- _Description of the task_: Extract, unchanged, every line from the top of the material below through the line with "root_r = 2.5; // [1:0.1:2.8]", and no more.

- _Stored data_:
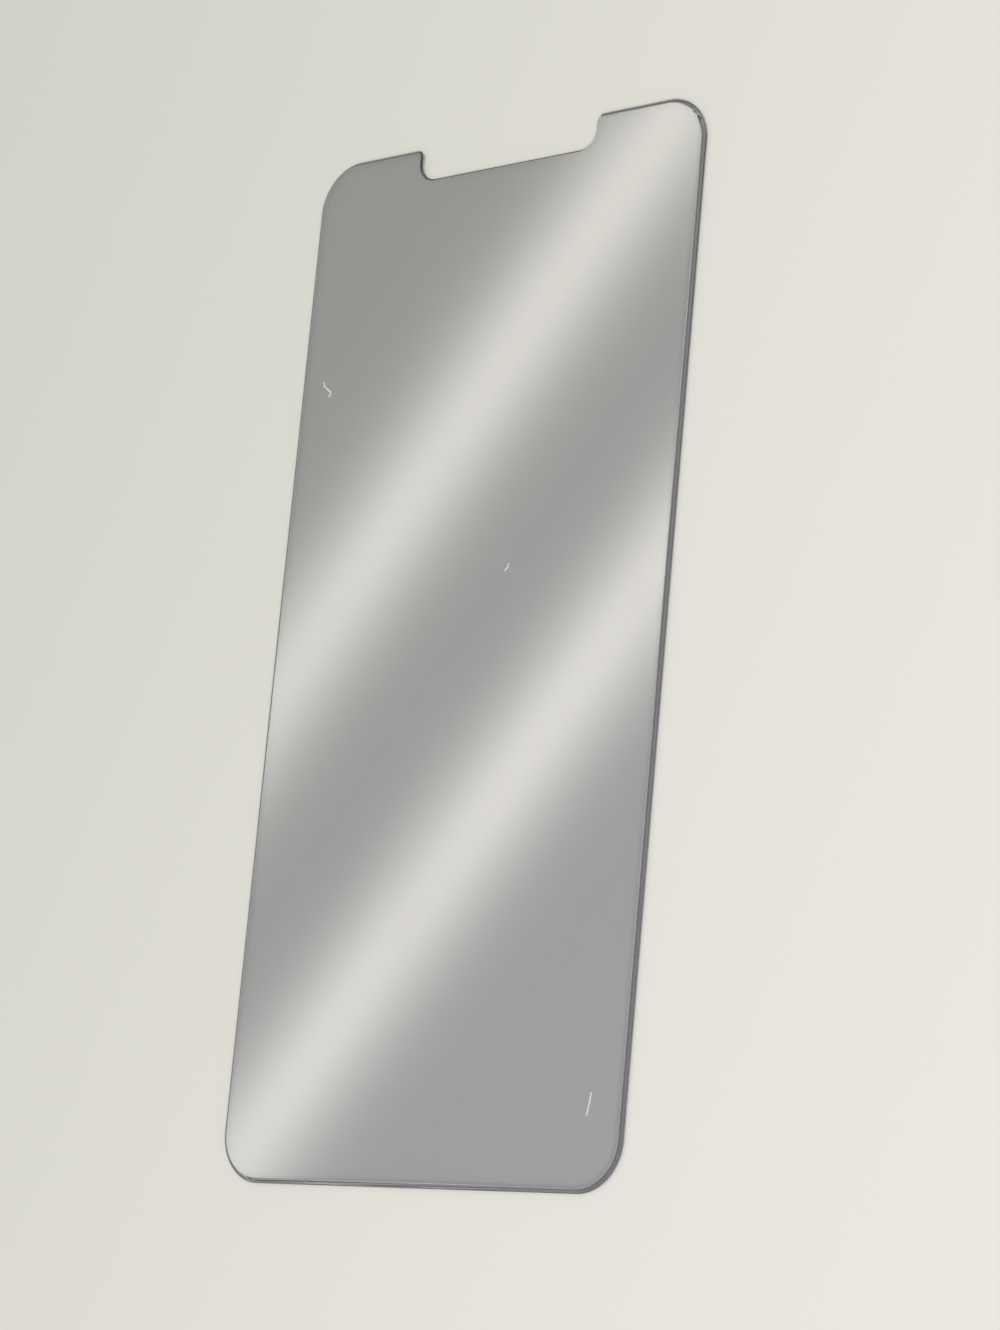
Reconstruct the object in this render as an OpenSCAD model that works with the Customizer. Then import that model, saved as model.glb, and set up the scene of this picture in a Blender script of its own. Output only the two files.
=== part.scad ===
// Phone screen protector: one thin pane of toughened glass with a clear adhesive
// back, rounded corners, a wide shallow notch in its upper end and a polished curve
// round its front edge. It lies face up, as it rests.
// Origin: centre of the back face. +Y points to the notched end, +Z out of the front.

/* [Pane] */
// Width across the long sides
pane_w = 65.6; // [56:0.1:80]
// Length from the lower end to the tops of the ears
pane_l = 138.4; // [110:0.1:175]
// Thickness of the glass and its bonded back together
pane_t = 0.6; // [0.5:0.05:1]
// Radius of the four outer corners
corner_r = 6.5; // [4:0.1:14]

/* [Notch] */
// Width between the side walls of the notch
notch_w = 29.8; // [10:0.1:44]
// Depth from the tops of the ears to the floor of the notch
notch_depth = 4.6; // [4:0.1:9]
// Radius that rounds each ear into the notch
ear_r = 1.3; // [1:0.1:2]
// Radius of the two inner corners of the notch
root_r = 2.5; // [1:0.1:2.8]

/* [Polished front edge] */
// Width of the polished curve, seen from the front
polish_w = 0.65; // [0.35:0.05:0.9]
// Height that the curve falls between the flat face and the rim
polish_drop = 0.35; // [0.25:0.01:0.4]
// Slope in degrees at which the curve leaves the flat face
polish_start = 8; // [2:1:15]

/* [Notch bevel] */
// Width of the bevel round the notch, seen from the front
bevel_w = 0.25; // [0.1:0.05:0.3]
// Height of that bevel
bevel_drop = 0.2; // [0.05:0.01:0.25]

/* [Back edge] */
// Size of the small bevel that takes the sharpness off the back edge
back_bevel = 0.06; // [0.02:0.01:0.09]

/* [Hidden] */
$fn = 120;
half_w = pane_w / 2;
half_l = pane_l / 2;
half_notch = notch_w / 2;
floor_y = half_l - notch_depth;
// How far a cutter reaches past the glass
reach = 0.5;
// The polished curve is one arc. Its chord joins the face to the rim.
chord = norm([polish_w, polish_drop]);
chord_slope = atan(polish_drop / polish_w);
polish_r = chord / (2 * sin(chord_slope - polish_start));
polish_x = -polish_w - polish_r * sin(polish_start);
polish_z = pane_t - polish_r * cos(polish_start);

// What lies between a square corner at the origin and the round one inside it
module corner_waste(r) {
    difference() {
        square(r);
        translate([r, r]) circle(r);
    }
}

// The notch: a bay with round inner corners, flared at its mouth by the ears
module notch_outline() {
    difference() {
        translate([-half_notch, floor_y]) square([notch_w, notch_depth + reach]);
        for (side = [0, 1]) mirror([side, 0])
            translate([half_notch, floor_y]) mirror([1, 0]) corner_waste(root_r);
    }
    for (side = [0, 1]) mirror([side, 0])
        translate([half_notch, half_l]) mirror([0, 1]) corner_waste(ear_r);
}

module pane_outline() {
    difference() {
        translate([-half_w, -half_l]) square([pane_w, pane_l]);
        for (side = [0, 1], end = [0, 1]) mirror([side, 0]) mirror([0, end])
            translate([half_w, half_l]) rotate(180) corner_waste(corner_r);
        notch_outline();
    }
}

// Edge profiles: x is measured outwards from the rim, y is the height. Each one
// is what is ground away, and each runs on into the air past both ends of its cut.
module polish_profile() {
    difference() {
        translate([polish_x, pane_t - polish_drop - reach / 4])
            square([reach - polish_x, polish_drop + reach]);
        translate([polish_x, polish_z]) circle(polish_r);
    }
}

module bevel_profile() {
    polygon([
        [-2 * bevel_w, pane_t + bevel_drop],
        [bevel_w, pane_t - 2 * bevel_drop],
        [bevel_w, pane_t + bevel_drop]
    ]);
}

module back_bevel_profile() {
    polygon([
        [-2 * back_bevel, -back_bevel],
        [back_bevel, -back_bevel],
        [back_bevel, 2 * back_bevel]
    ]);
}

// Carries a profile along a straight rim that faces +X, from the origin towards -Y
module straight_rim(length) {
    rotate([90, 0, 0]) linear_extrude(length) children();
}

// Carries a profile round a quarter turn that bulges outwards
module outer_turn(r) {
    rotate_extrude(angle = 90) translate([r, 0]) children();
}

// Carries a profile round a quarter turn that is hollow, as in the notch's corners
module inner_turn(r) {
    rotate_extrude(angle = 90) translate([r, 0]) mirror([1, 0]) children();
}

// Carries a profile round the four sides and corners
module round_pane() {
    for (side = [0, 1]) mirror([side, 0, 0]) {
        translate([half_w, half_l - corner_r, 0])
            straight_rim(pane_l - 2 * corner_r) children();
        for (end = [0, 1]) mirror([0, end, 0])
            translate([half_w - corner_r, half_l - corner_r, 0])
                outer_turn(corner_r) children();
    }
    for (end = [0, 1]) mirror([0, end, 0])
        translate([corner_r - half_w, half_l, 0]) rotate(90)
            straight_rim(pane_w - 2 * corner_r) children();
}

// Carries a profile round the notch, from the top of one ear to the other
module round_notch() {
    translate([root_r - half_notch, floor_y, 0]) rotate(90)
        straight_rim(notch_w - 2 * root_r) children();
    for (side = [0, 1]) mirror([side, 0, 0]) {
        translate([half_notch - root_r, floor_y + root_r, 0]) rotate(-90)
            inner_turn(root_r) children();
        translate([half_notch, floor_y + root_r, 0]) rotate(180)
            straight_rim(notch_depth - root_r - ear_r) children();
        translate([half_notch + ear_r, half_l - ear_r, 0]) rotate(90)
            outer_turn(ear_r) children();
    }
}

// The pane is cut to its outline, its rim is polished to a curve along the four
// sides, and the notch, where the polishing wheel can't follow, gets a bevel.
module glass_pane() {
    color([0.62, 0.64, 0.62, 0.5])
        difference() {
            linear_extrude(pane_t) pane_outline();
            round_pane() polish_profile();
            round_notch() bevel_profile();
            round_pane() back_bevel_profile();
            round_notch() back_bevel_profile();
        }
}

glass_pane();
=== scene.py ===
"""Dresses the phone screen protector: one clear pane of toughened glass on a pale table.

The pane lies face up, as it rests. Its polished front edge, the bevel round its notch and the
small bevel on its back are modelled finely here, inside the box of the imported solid.
"""

import logging
import math
from contextlib import contextmanager
from dataclasses import dataclass, field
from enum import Enum
from typing import Callable, Iterator

import bmesh
import bpy
from mathutils import Matrix, Vector


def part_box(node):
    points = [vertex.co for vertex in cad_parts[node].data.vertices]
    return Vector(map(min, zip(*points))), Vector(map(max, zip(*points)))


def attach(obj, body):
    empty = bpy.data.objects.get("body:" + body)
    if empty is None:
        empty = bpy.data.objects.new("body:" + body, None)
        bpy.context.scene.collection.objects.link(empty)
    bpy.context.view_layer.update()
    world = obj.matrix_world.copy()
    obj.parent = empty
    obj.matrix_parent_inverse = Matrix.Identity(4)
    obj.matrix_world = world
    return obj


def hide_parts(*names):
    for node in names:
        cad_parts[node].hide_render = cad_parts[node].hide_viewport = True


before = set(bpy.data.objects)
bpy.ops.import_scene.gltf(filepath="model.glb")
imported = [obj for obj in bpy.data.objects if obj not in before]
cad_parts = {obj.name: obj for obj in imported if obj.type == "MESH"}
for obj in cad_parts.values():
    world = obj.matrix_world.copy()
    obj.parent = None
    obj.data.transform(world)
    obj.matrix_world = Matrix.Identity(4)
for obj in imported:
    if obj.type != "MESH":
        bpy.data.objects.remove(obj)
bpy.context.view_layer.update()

log = logging.getLogger("screen_protector")

MM = 0.001
NODE = "glass_pane"
BODY = "root"
# How near two heights, places or directions lie to count as the same
CLOSE = 0.002 * MM
LEVEL = 0.999
# How near two points lie to be merged into one
MERGE = 0.0001 * MM

Color = tuple[float, float, float]
Point = tuple[float, float]
BLACK: Color = (0.0, 0.0, 0.0)
# What is left of the light that falls through the pane, and through its edges
THROUGH_PANE: Color = (0.794, 0.79, 0.812)
THROUGH_EDGE: Color = (0.45, 0.45, 0.46)


class Zone(Enum):
    """The parts of the pane's surface, numbered as its material slots are."""

    FACE = 0
    POLISH = 1
    RIM = 2
    BACK = 3
    NOTCH_BEVEL = 4


class Course(Enum):
    """How a step runs from its start to its end."""

    SMOOTH = "SMOOTHSTEP"
    STRAIGHT = "LINEAR"


def deselect_all() -> None:
    """Leaves nothing selected, because an operator acts on all that is."""
    bpy.ops.object.select_all(action="DESELECT")


def make_active(piece: bpy.types.Object) -> None:
    """Selects one object alone and makes it the active one.

    Args:
        piece: the object to work on.
    """
    deselect_all()
    piece.select_set(True)
    bpy.context.view_layer.objects.active = piece


@contextmanager
def editing(piece: bpy.types.Object) -> Iterator[None]:
    """Holds a piece in edit mode with nothing selected.

    Args:
        piece: the mesh object to shape.
    """
    make_active(piece)
    bpy.ops.object.mode_set(mode="EDIT")
    bpy.ops.mesh.select_all(action="DESELECT")
    yield
    bpy.ops.object.mode_set(mode="OBJECT")


def pick_faces(piece: bpy.types.Object, test: Callable[[bmesh.types.BMFace], bool]) -> int:
    """Selects, in edit mode, the faces that pass a test and no others.

    Args:
        piece: the mesh object in edit mode.
        test: says whether a face is wanted.

    Returns:
        How many faces are selected.
    """
    bpy.ops.mesh.select_mode(type="FACE")
    bpy.ops.mesh.select_all(action="DESELECT")
    mesh = bmesh.from_edit_mesh(piece.data)
    for face in mesh.faces:
        face.select_set(test(face))
    bmesh.update_edit_mesh(piece.data)
    return sum(face.select for face in mesh.faces)


def pick_edges(piece: bpy.types.Object, test: Callable[[bmesh.types.BMEdge], bool]) -> int:
    """Selects, in edit mode, the edges that pass a test and no others.

    Args:
        piece: the mesh object in edit mode.
        test: says whether an edge is wanted.

    Returns:
        How many edges are selected.
    """
    bpy.ops.mesh.select_mode(type="EDGE")
    bpy.ops.mesh.select_all(action="DESELECT")
    mesh = bmesh.from_edit_mesh(piece.data)
    for edge in mesh.edges:
        edge.select_set(test(edge))
    bmesh.update_edit_mesh(piece.data)
    return sum(edge.select for edge in mesh.edges)


def stands_upright(edge: bmesh.types.BMEdge) -> bool:
    """Says whether an edge runs along Z."""
    run = (edge.verts[1].co - edge.verts[0].co).normalized()
    return abs(run.z) > LEVEL


def middle(edge: bmesh.types.BMEdge) -> Vector:
    """Gives the middle of an edge."""
    return (edge.verts[0].co + edge.verts[1].co) / 2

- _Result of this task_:
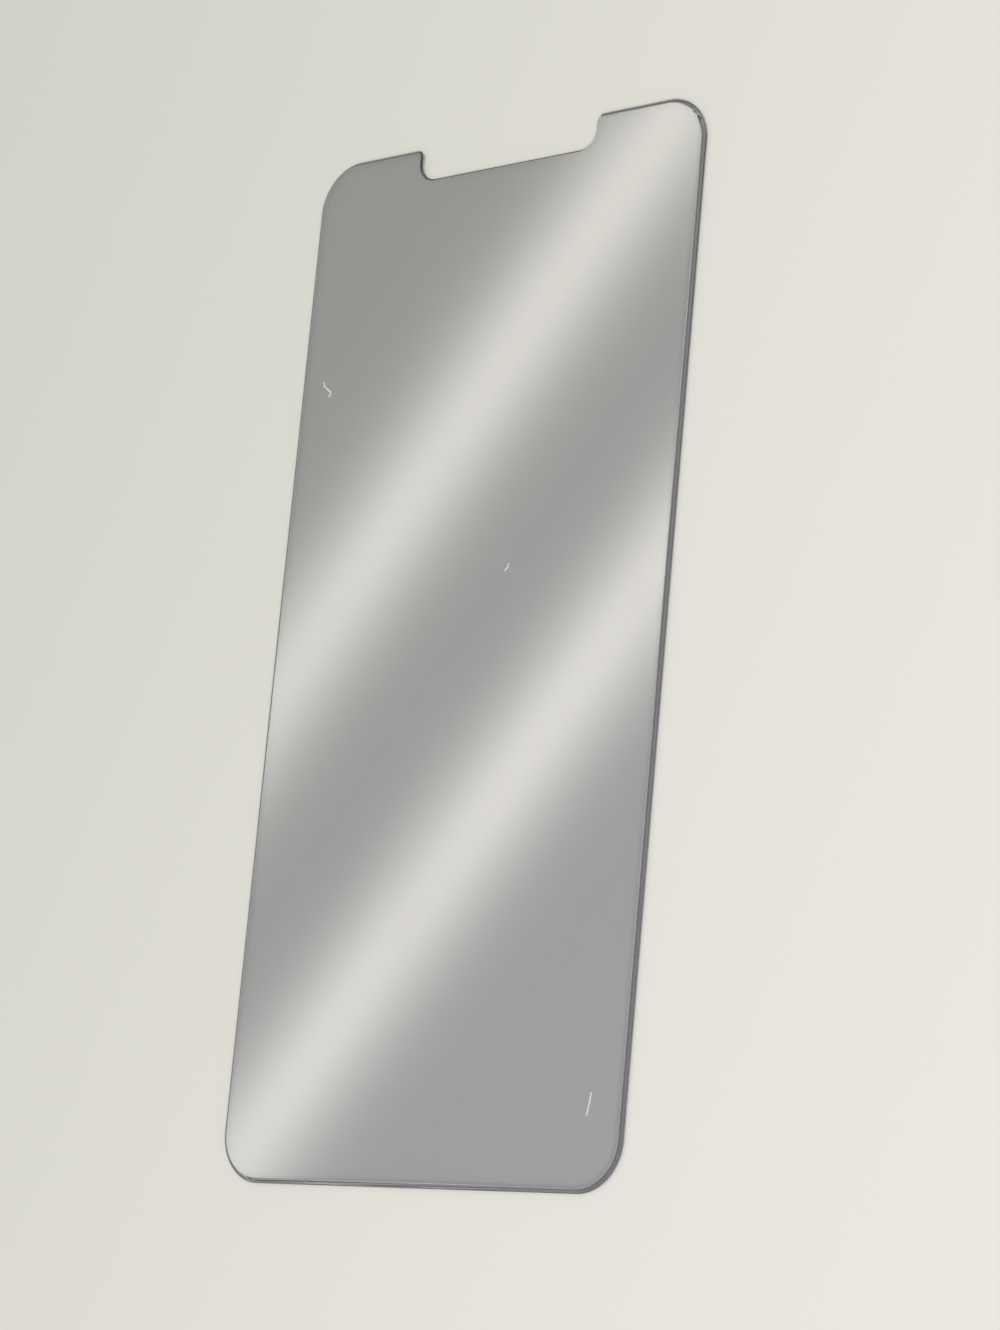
Reconstruct the object in this render as an OpenSCAD model that works with the Customizer. Then import that model, saved as model.glb, and set up the scene of this picture in a Blender script of its own. Output only the two files.
=== part.scad ===
// Phone screen protector: one thin pane of toughened glass with a clear adhesive
// back, rounded corners, a wide shallow notch in its upper end and a polished curve
// round its front edge. It lies face up, as it rests.
// Origin: centre of the back face. +Y points to the notched end, +Z out of the front.

/* [Pane] */
// Width across the long sides
pane_w = 65.6; // [56:0.1:80]
// Length from the lower end to the tops of the ears
pane_l = 138.4; // [110:0.1:175]
// Thickness of the glass and its bonded back together
pane_t = 0.6; // [0.5:0.05:1]
// Radius of the four outer corners
corner_r = 6.5; // [4:0.1:14]

/* [Notch] */
// Width between the side walls of the notch
notch_w = 29.8; // [10:0.1:44]
// Depth from the tops of the ears to the floor of the notch
notch_depth = 4.6; // [4:0.1:9]
// Radius that rounds each ear into the notch
ear_r = 1.3; // [1:0.1:2]
// Radius of the two inner corners of the notch
root_r = 2.5; // [1:0.1:2.8]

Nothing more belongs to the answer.